Note: there is a time gap that is 120 hours in between, which I suspect is because of data loss. It make all the features have at least their period >= 120. Which I don't think is a good 'bug'. So I planned to delete that time gap. Even though it could lead to data loss, I hope the remaining data can still achieve good patterns. (There's still plenty of days to calculate.)

In [None]:
#debug
time_val_counts = database_df['Time'].value_counts()
debug_time_df = database_df[ ['Time'] ] 
debug_time_df['Diff'] = debug_time_df.diff()
delete_time_start, max_time_gap = debug_time_df['Time'][ debug_time_df['Diff'].idxmax() ], debug_time_df['Diff'][ debug_time_df['Diff'].idxmax() ]
print(delete_time_start, max_time_gap)

In [None]:
# danger! delete time gap
database_df = database_df[ database_df['Time'] >= delete_time_start ]
database_df.drop(columns=['Datetime'], axis=1, inplace=True)
database_df.reset_index(drop=True, inplace=True)

## Delete unused columns

We delete some columns to achieve faster running time, and hopefully, better results.

In [None]:
deleted_columns = ['SensorCode', 'Datetime' ]
database_df.drop([ col for col in database_df if col in deleted_columns ], axis=1, inplace=True)

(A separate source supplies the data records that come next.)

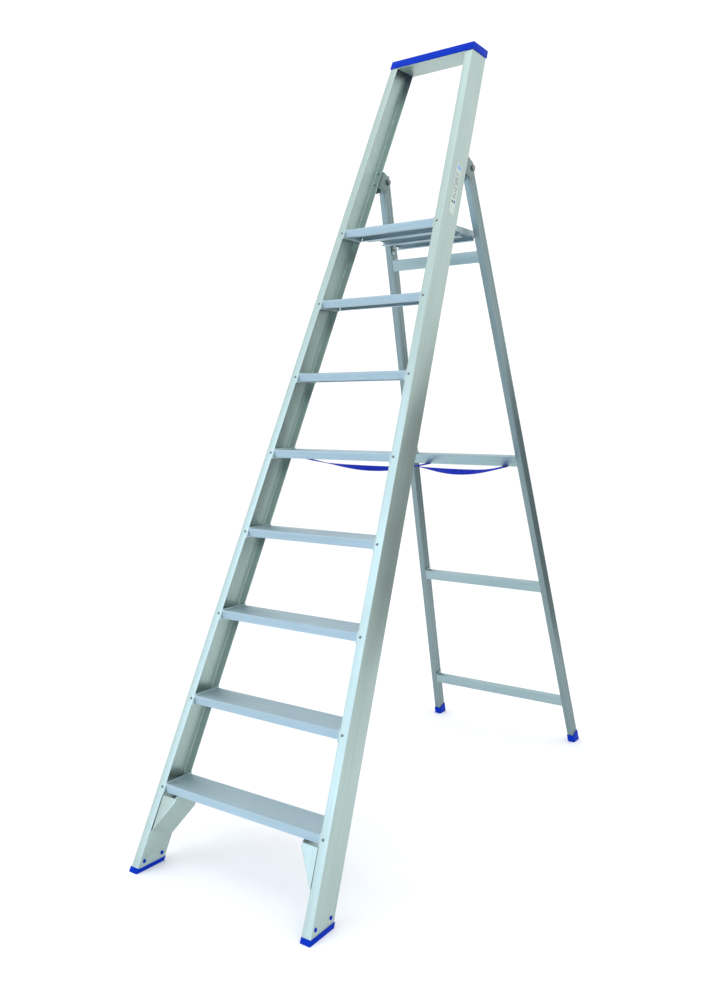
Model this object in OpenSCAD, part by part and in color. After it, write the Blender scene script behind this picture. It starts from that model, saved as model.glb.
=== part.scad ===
// Step ladder with eight treads, a folding platform and a hoop above it. Millimetres, +Z up, climbed from -Y.

/* [Front frame] */
// Outer width of the front frame at the floor
base_w = 681; // [500:1:900]
// Outer width of the front frame at the top of the hoop
top_w = 330; // [260:1:500]
// Height of the stiles' tops above the top tread
hoop_h = 635.5; // [400:0.5:900]
// Lean of the front frame from upright, in degrees
lean = 23.8; // [10:0.1:30]
// Depth of a stile, front to back
stile_d = 95; // [60:1:120]
// Width of a stile's flanges
flange_w = 29; // [20:1:45]
// Wall of the stile extrusion
stile_t = 3; // [2:0.5:5]

/* [Treads] */
// Number of treads
tread_count = 8; // [4:1:9]
// Rise from one tread to the next
tread_rise = 250; // [180:1:300]
// Height of the first tread's top above the floor
first_tread = 246.5; // [180:0.5:300]
// How much shorter a tread is than a level cut through the stile
tread_inset = 0.8; // [0:0.1:10]
// Height of a tread's front face
tread_h = 27; // [20:1:45]
// Wall of the tread extrusion
tread_t = 2.5; // [2:0.5:4]
// Width of the lips turned in under a tread
tread_lip = 14; // [6:1:25]
// Number of anti-slip ribs on a tread
rib_count = 12; // [4:1:20]
// Height of the anti-slip ribs
rib_h = 1; // [0.5:0.25:2]
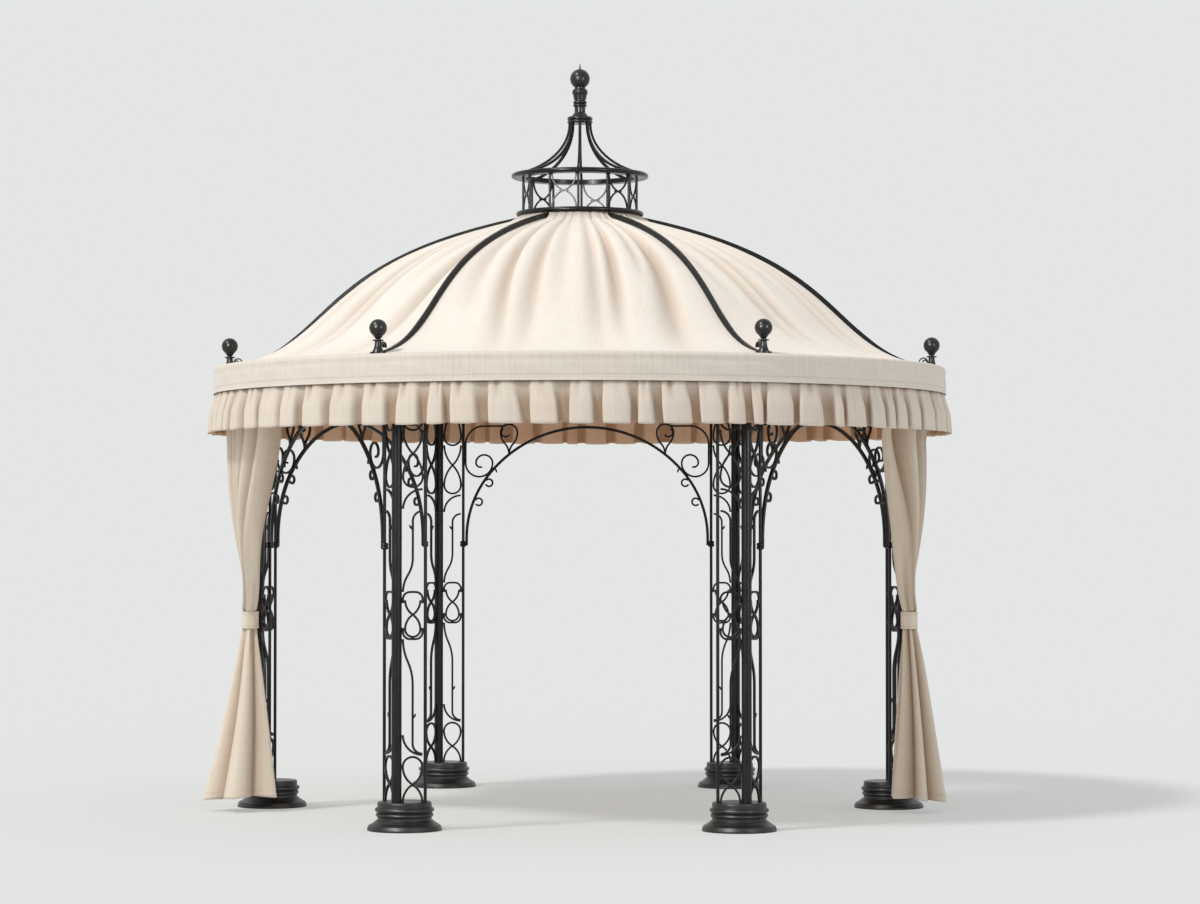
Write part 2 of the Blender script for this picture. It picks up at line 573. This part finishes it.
def buildCurtain(name, side, drape):
    high = foldsOfDrape(drape["high"], drape["seed"])
    low = foldsOfDrape(drape["low"], drape["seed"])
    rng = random.Random(curtain["seed"] + side)
    phases = [rng.uniform(0, math.tau) for _ in range(8)]
    tieX, tieY, tieZ = curtain["tie"]
    hemX, hemY = drape["hemPlace"]
    hemHalfX, hemHalfY = drape["hemHalf"]
    upper = tieZ + curtain["tieHalf"]
    lower = tieZ - curtain["tieHalf"]
    leastDepth, moreDepth = curtain["railDepth"]
    tieShade, tieValley = curtain["tieShade"]

    def fold(line, u):
        # 1 on a crest, down to -1 in a valley; the valleys are narrower
        folds, valleyDepth, crestDepth = line
        index, share = folds.at(u)
        valley = abs(math.cos(math.pi * share)) ** curtain["valleyCurve"]
        full = crestDepth[index] * math.sin(math.pi * share) ** curtain["crestCurve"]
        return full - folds.between(valleyDepth, index, share) * valley, valley

    def bunch(u, middleX, middleY, halfX, halfY, pull, shape, below):
        # above the tie the inner fold sweeps across the front, below it the inner half does
        above = turnOf(u, *curtain["aboveTie"])
        under = turnOf(u, *curtain["belowTie"])
        turn = math.radians(above + (under - above) * below)
        out = 1 - pull * (0.5 - 0.5 * shape)
        return Vector((middleX + halfX * out * math.cos(turn), middleY + halfY * out * math.sin(turn), 0))

    def place(u, w):
        height = curtain["top"] - (1 - w) * (curtain["top"] - curtain["hem"])
        shape, valley = fold(high, drape["cut"] * u)
        lowShape, lowValley = fold(low, u)
        small = math.sin(math.tau * curtain["pinches"] * u + phases[3])
        below = smoothStep(0, 1, (upper - height) / (upper - lower))
        shape += (lowShape - shape) * below
        valley += (lowValley - valley) * below
        flank = (0.5 - 0.5 * shape) ** curtain["flankCurve"]
        valley += (flank - valley) * drape["shade"] * (1 - 0.5 * below)
        s = max(0, (curtain["top"] - height) / (curtain["top"] - upper))
        around = curtain["waist"] * (1 + curtain["loose"] * max(0, 1 - s))
        middleX = tieX - curtain["lean"] * math.sin(math.pi * min(1, s) ** 4)
        waist = bunch(u, middleX, tieY, around, around, curtain["waistPull"], shape, below)
        outward = (waist - Vector((middleX, tieY, 0))).normalized()
        pinch = small * smoothStep(*curtain["pinchEnds"], s)
        if height >= upper:
            angle = -math.radians(curtain["start"] + u * drape["spread"])
            belly = math.sin(math.pi * min(1, curtain["railBelly"] * s))
            depth = drape["depth"] * (leastDepth + moreDepth * belly)
            drawnIn = drape["drawIn"] * smoothStep(0, curtain["drawInEnd"], s)
            rail = polar(curtain["rail"] - drawnIn + depth * shape, angle, 0)
            swept = smoothStep(*curtain["swept"], u)
            drawn = (1 - swept) * s ** curtain["outerCurve"] + swept * smoothStep(*curtain["innerDraw"], s)
            back = s ** curtain["backCurve"]
            point = Vector((rail.x + (waist.x - rail.x) * drawn, rail.y + (waist.y - rail.y) * back, 0))
            point.x += curtain["wander"] * math.sin(math.pi * s) * math.sin(3 * u + phases[0])
            ripple = math.sin(math.tau * curtain["ripples"] * u + phases[2] + 3 * s)
            ripple *= math.sin(math.pi * min(1, s))
            point += (curtain["pinch"] * pinch + curtain["ripple"] * ripple) * outward
            crease = (curtain["valleyShade"] - curtain["upperFade"] * s) * valley
            crease += curtain["pinchShade"] * max(0, -pinch)
            crease += curtain["rippleShade"] * max(0, -ripple)
        elif height > lower:
            point = waist
            crease = tieShade + tieValley * valley
        else:
            s = (lower - height) / (lower - curtain["hem"])
            hem = bunch(u, hemX, hemY, hemHalfX, hemHalfY, curtain["hemPull"], shape, 1)
            opening = curtain["openCurve"] + (drape["opening"] - 1) * smoothStep(0.0, 1.0, outward.x)
            point = waist.lerp(hem, s ** opening)
            point.x += curtain["lowerWander"] * math.sin(math.pi * s) * math.sin(5 * u + phases[4])
            pinched = 1 - smoothStep(0.0, curtain["lowerPinchEnd"], s)
            point += curtain["lowerPinch"] * small * pinched * outward
            raised = curtain["hemWave"] * s * math.sin(7 * u + phases[1])
            raised += curtain["hemUneven"] * s * (0.5 - 0.5 * shape)
            height += raised
            crease = (curtain["valleyShade"] - curtain["lowerFade"] * s) * valley ** curtain["lowerCurve"]
            crease += curtain["stitchShade"] * lineAt(curtain["stitch"], curtain["stitchWidth"], s)
        return Vector((side * point.x, point.y, height)), drape["creased"] * crease

    flat = (curtain["width"], curtain["top"] - curtain["hem"])
    piece = clothSheet(f"{name}_cloth", curtain["across"], curtain["down"], place, flat, [curtainLinen],
                       closed=False, flip=side > 0)
    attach(piece, "root")
    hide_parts(name)
    return piece


buildCurtain("curtain_left", -1, leftDrape)
buildCurtain("curtain_right", 1, rightDrape)
print("curtains made")


# a sewn strip from the post round each tied curtain and back to the post
tieBand = {
    "radius": 0.0445, "height": 0.091, "thick": 0.003,
    "post": 0.154, "postHeight": 0.034, "postCircle": 1.763, "postApart": 0.004,
    "edge": 0.07, "edgeOut": 0.0016, "pucker": 0.0012, "puckers": 9, "hollow": 0.0014, "tilt": 0.003,
    "stitchRise": (0.09, 0.12), "stitchFall": (0.12, 0.15), "stitchShade": 0.6,
    "seed": 41, "across": 150, "down": 22}


def buildTieback(name, side):
    tieX, tieY, tieZ = curtain["tie"]
    toPost = Vector((tieBand["postCircle"] - tieX, -tieY)).normalized()
    across = Vector((-toPost.y, toPost.x))
    radius = tieBand["radius"]
    touch = math.acos(radius / tieBand["post"])
    straight = math.sqrt(tieBand["post"] ** 2 - radius ** 2)
    arc = (math.tau - 2 * touch) * radius
    length = 2 * straight + arc
    rng = random.Random(tieBand["seed"] + side)
    phase = rng.uniform(0, math.tau)

    def place(u, w):
        along = u * length
        inside = min(w, 1 - w)  # distance from the nearer edge, as a share of the height
        edge = 1 - smoothStep(0.0, tieBand["edge"], inside)
        stitch = smoothStep(*tieBand["stitchRise"], inside) * (1 - smoothStep(*tieBand["stitchFall"], inside))
        pucker = math.sin(tieBand["puckers"] * u * math.tau + phase)
        out = tieBand["edgeOut"] * edge + tieBand["pucker"] * pucker
        out -= tieBand["hollow"] * math.sin(math.pi * w)
        share = 1.0
        if along < straight or along > straight + arc:
            sign = 1 if along < straight else -1
            s = along / straight if along < straight else (length - along) / straight
            end = toPost * tieBand["post"] + across * tieBand["postApart"] * sign
            start = (toPost * math.cos(touch) + across * math.sin(touch) * sign) * radius
            point = end.lerp(start, s)
            share = smoothStep(0.0, 1.0, s)
        else:
            turn = touch + (along - straight) / radius
            point = (toPost * math.cos(turn) + across * math.sin(turn)) * (radius + out)
        tall = tieBand["postHeight"] + (tieBand["height"] - tieBand["postHeight"]) * share
        tilt = tieBand["tilt"] * math.cos(3 * u + 0.5)
        height = tieZ + (w - 0.5) * tall + tilt
        return Vector((side * (tieX + point.x), tieY + point.y, height)), tieBand["stitchShade"] * stitch

    flat = (length, tieBand["height"])
    piece = clothSheet(f"{name}_cloth", tieBand["across"], tieBand["down"], place, flat, [curtainLinen],
                       closed=False, thick=tieBand["thick"], flip=side < 0)
    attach(piece, "root")
    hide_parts(name)
    return piece


for name, side in (("tieback_left", -1), ("tieback_right", 1)):
    buildTieback(name, side)
print("tiebacks made")


# floor, backdrop and light: the unshaded floor is as bright as the backdrop, so no horizon shows
stage = {"colour": (0.776, 0.791, 0.783), "size": 60, "shade": 0.58}
sky = {"colour": (0.97, 0.985, 1.0), "strength": 0.61}
sun = {"azimuth": 214, "height": 52, "strength": 1.60, "colour": (1.0, 0.985, 0.95), "spread": 9}
softboxes = {"leftSoftbox": {"place": (-5.5, -11.0, 6.0), "size": (2.2, 4.5), "power": 1500},
             "rightSoftbox": {"place": (7.5, -9.0, 4.0), "size": (1.2, 4.5), "power": 350}}
softboxAim = (0, 0, 1.8)


def buildStage():
    bm = bmesh.new()
    bmesh.ops.create_grid(bm, x_segments=1, y_segments=1, size=stage["size"])
    mesh = bpy.data.meshes.new("floor")
    bm.to_mesh(mesh)
    bm.free()
    floor = bpy.data.objects.new("floor", mesh)
    bpy.context.scene.collection.objects.link(floor)
    material, tree, shader = newMaterial("paleFloor")
    fall = sun["strength"] * math.sin(math.radians(sun["height"])) / math.pi
    light = [sky["strength"] * a + fall * b for a, b in zip(sky["colour"], sun["colour"])]
    pale = [a / b for a, b in zip(stage["colour"], light)]
    diffuse = addNode(tree, "ShaderNodeBsdfDiffuse", inputs={"Color": (*pale, 1)})
    glow = addNode(tree, "ShaderNodeEmission", inputs={"Color": (*stage["colour"], 1), "Strength": 1.0})
    mixed = addNode(tree, "ShaderNodeMixShader", inputs={
        0: stage["shade"], 1: glow.outputs[0], 2: diffuse.outputs[0]})
    tree.links.new(mixed.outputs[0], tree.nodes["Material Output"].inputs["Surface"])
    mesh.materials.append(material)


def buildWorld():
    # cloth is lit by the plain sky; the eye, metal and glass see the backdrop
    world = bpy.data.worlds.new("paleWorld")
    bpy.context.scene.world = world
    world.use_nodes = True
    tree = world.node_tree
    background = tree.nodes["Background"]
    background.inputs["Color"].default_value = (*sky["colour"], 1)
    background.inputs["Strength"].default_value = sky["strength"]
    seen = addNode(tree, "ShaderNodeBackground", inputs={"Color": (*stage["colour"], 1), "Strength": 1.0})
    path = addNode(tree, "ShaderNodeLightPath").outputs
    shown = mathOf(tree, "MAXIMUM", path["Is Camera Ray"], path["Is Glossy Ray"])
    shown = mathOf(tree, "MAXIMUM", shown, path["Is Transmission Ray"])
    mixed = addNode(tree, "ShaderNodeMixShader", inputs={
        0: shown, 1: background.outputs[0], 2: seen.outputs[0]})
    tree.links.new(mixed.outputs[0], tree.nodes["World Output"].inputs["Surface"])


def addSun():
    data = bpy.data.lights.new("sunLamp", "SUN")
    data.energy = sun["strength"]
    data.angle = math.radians(sun["spread"])
    data.color = sun["colour"]
    lamp = bpy.data.objects.new("sunLamp", data)
    height = math.radians(sun["height"])
    place = polar(math.cos(height), math.radians(sun["azimuth"]), math.sin(height))
    lamp.rotation_euler = (-place).to_track_quat("-Z", "Y").to_euler()
    bpy.context.scene.collection.objects.link(lamp)


def addSoftbox(name, place, size, power):
    # it shows in the polish of the metal, and lights no matt surface
    data = bpy.data.lights.new(name, "AREA")
    data.shape = "RECTANGLE"
    data.size, data.size_y = size
    data.energy = power
    lamp = bpy.data.objects.new(name, data)
    lamp.location = place
    lamp.rotation_euler = (Vector(softboxAim) - Vector(place)).to_track_quat("-Z", "Y").to_euler()
    lamp.visible_diffuse = False
    bpy.context.scene.collection.objects.link(lamp)


buildStage()
buildWorld()
addSun()
for name, softbox in softboxes.items():
    addSoftbox(name, **softbox)
bpy.context.scene.view_settings.view_transform = "Standard"
print("stage lit")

### Delete time related labels

Because we think they won't really contribute much, but actually make the database sparser.

In [None]:
database_df.drop( [ col for col in database_df if ('HourTriple' in col) or ('WeekDay' in col) ], axis=1, inplace=True )

# Write the preprocessed database

The current format is that the 'Time' column is the first column.

In [None]:
# save into the same folder that contain input file
database_df.to_csv(database_path + "database.csv", index=False)